Test Blu-ray / Le Maître des îles, réalisé par Tom Gries

LE MAÎTRE DES ÎLES (The Hawaiians) réalisé par Tom Gries, disponible en DVD & Combo Blu-ray + DVD le 22 mars 2024 chez Sidonis Calysta.

Acteurs : Charlton Heston, Tina Chen, Geraldine Chaplin, Mako, John Phillip Law, Alec McCowen, Don Knight, Miko Mayama, Virginia Ann Lee…

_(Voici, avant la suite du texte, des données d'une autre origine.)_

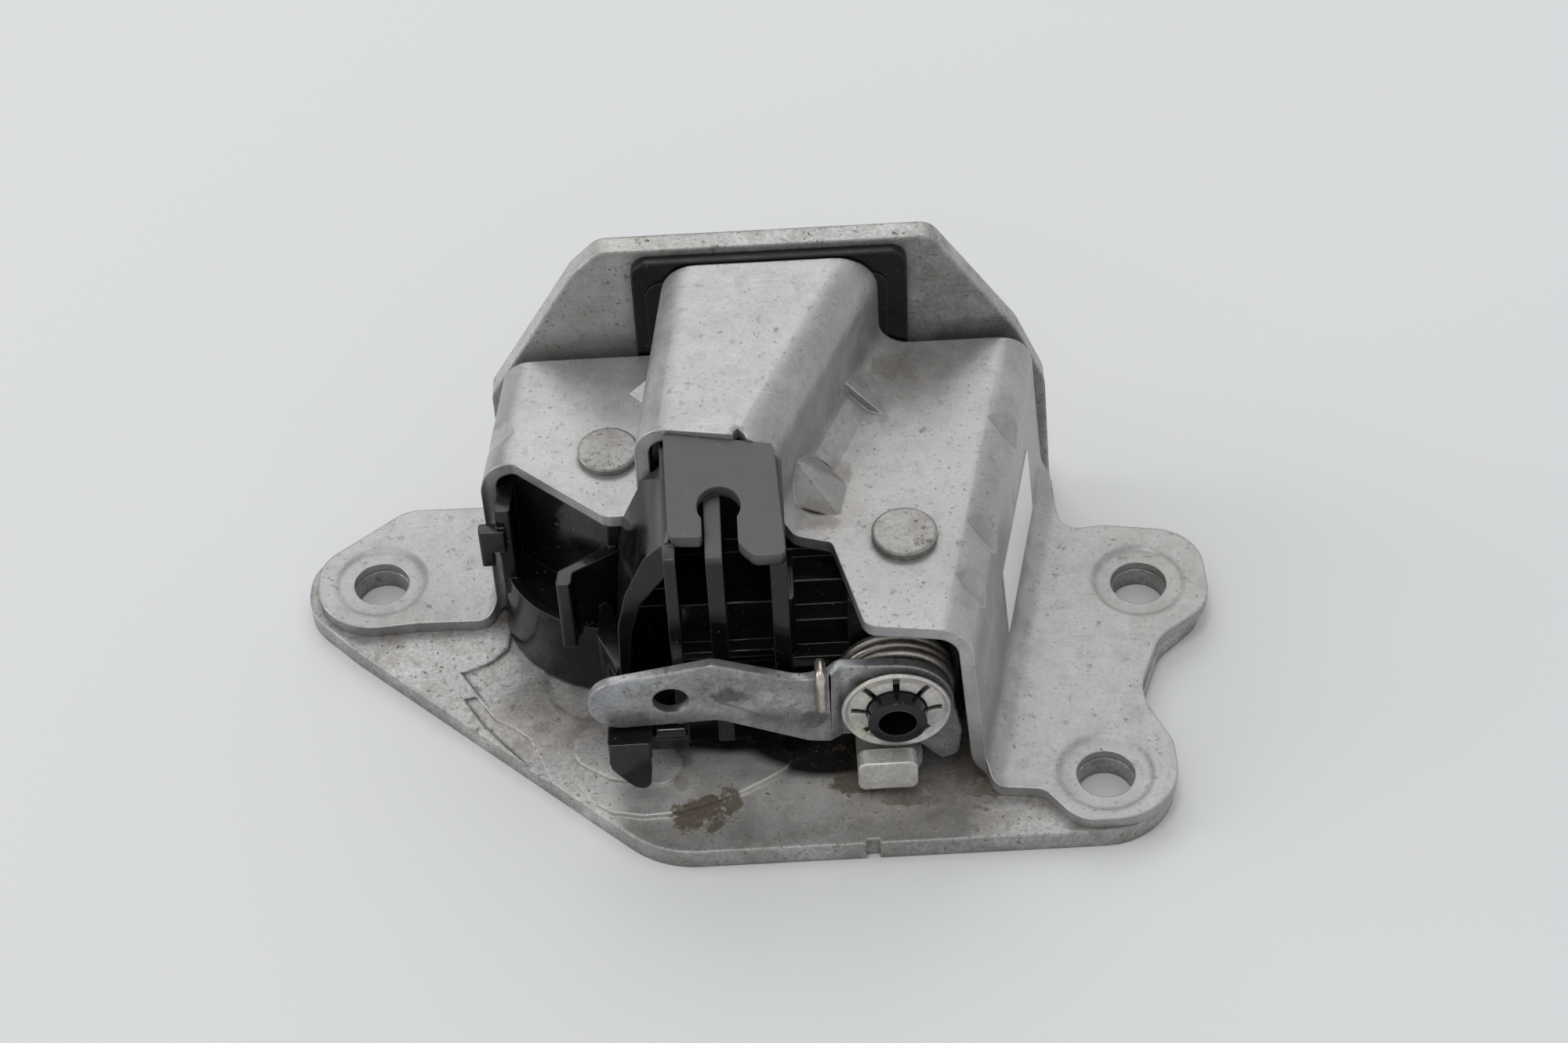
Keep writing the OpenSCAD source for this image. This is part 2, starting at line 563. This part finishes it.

Scénario : James R. Webb, d’après le roman de James A. Michener

Photographie : Lucien Ballard & Philip H. Lathrop

Musique : Henry Mancini

Durée : 2h14

Date de sortie initiale : 1970

LE FILM

L’archipel d’Hawaï dans les années 1880. Descendant d’une riche famille de planteurs, Whip Hoxworth abandonne le commerce maritime pour prendre possession des terres héritées de son grand-père. Contre vents et marées, il devient à l’issue de quelques années le plus grand propriétaire de la région grâce au travail acharné de ses ouvriers chinois dont un couple élève son fils. Sachant son activité menacée par l’indépendance des îles, il fomente une révolution de manière à ce que son territoire bénéficie du protectorat américain…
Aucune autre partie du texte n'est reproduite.